PERSONAL INFORMATION COLLECTION STATEMENT

(i) "Personal Data" in this statement has the same meaning as "personal data" in the Personal Data (Privacy) Ordinance, Chapter 486 of the Laws of Hong Kong ("PDPO").
(ii) Your and your proxy's Personal Data provided in this form of proxy will be used in connection with processing your request for the appointment of a proxy to attend, act and vote on your behalf as directed above at the Annual General Meeting. Your supply of your and your proxy's Personal Data is on voluntary basis. However, the Company may not be able to process your request unless you provide us with such Personal Data.
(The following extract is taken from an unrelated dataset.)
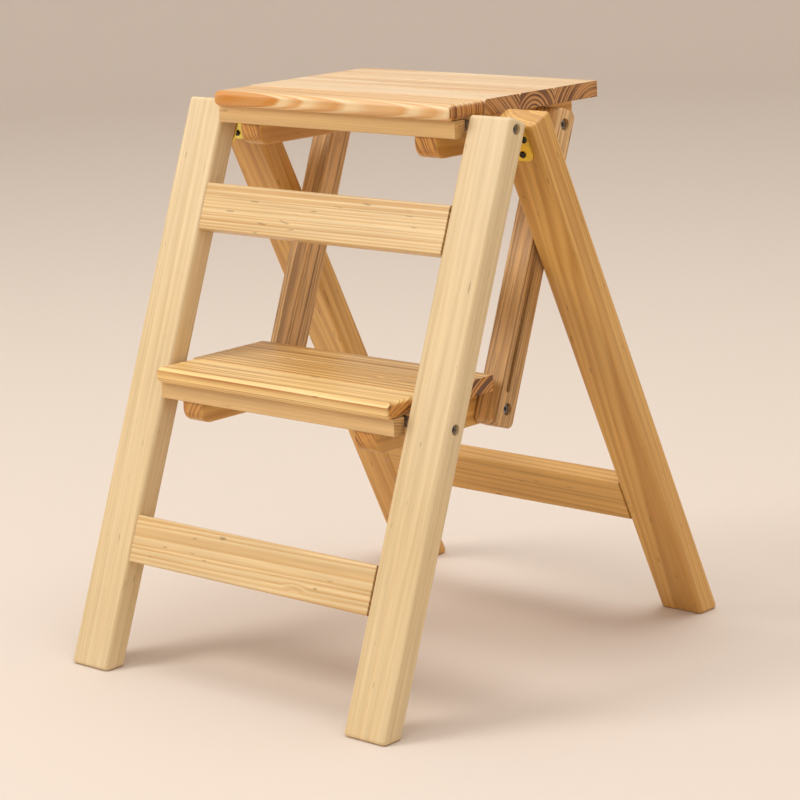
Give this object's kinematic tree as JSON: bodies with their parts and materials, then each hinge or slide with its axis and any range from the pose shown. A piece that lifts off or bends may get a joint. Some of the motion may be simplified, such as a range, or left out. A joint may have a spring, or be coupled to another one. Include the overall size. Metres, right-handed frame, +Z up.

(iii) Your and your proxy's Personal Data may be disclosed or transferred by the Company to its H share registrar, and/or other companies or bodies for any of the stated purposes, or when it is required to do so by law, for example, in response to a court order or a law enforcement agency's request, and retained for such period as may be necessary for our verification and record purposes.
(iv) By providing your proxy's Personal Data in this form of proxy, you should have obtained the express consent (which has not been withdrawn in writing) from your proxy in using his/her personal data provided in this form of proxy and that you have informed your proxy of the purpose for and the manner in which his/her data may be used.
(v) You/your proxy have/has the right to request access to and/or correction of your/your proxy's Personal Data respectively in accordance with the provisions of the PDPO. Any such request for access to and/or correction of your/your proxy's Personal Data should be in writing to the Personal Data Privacy Officer, Computershare Hong Kong Investor Services Limited, at Shops 1712-1716, 17th Floor, Hopewell Centre, 183 Queen's Road East, Wanchai, Hong Kong.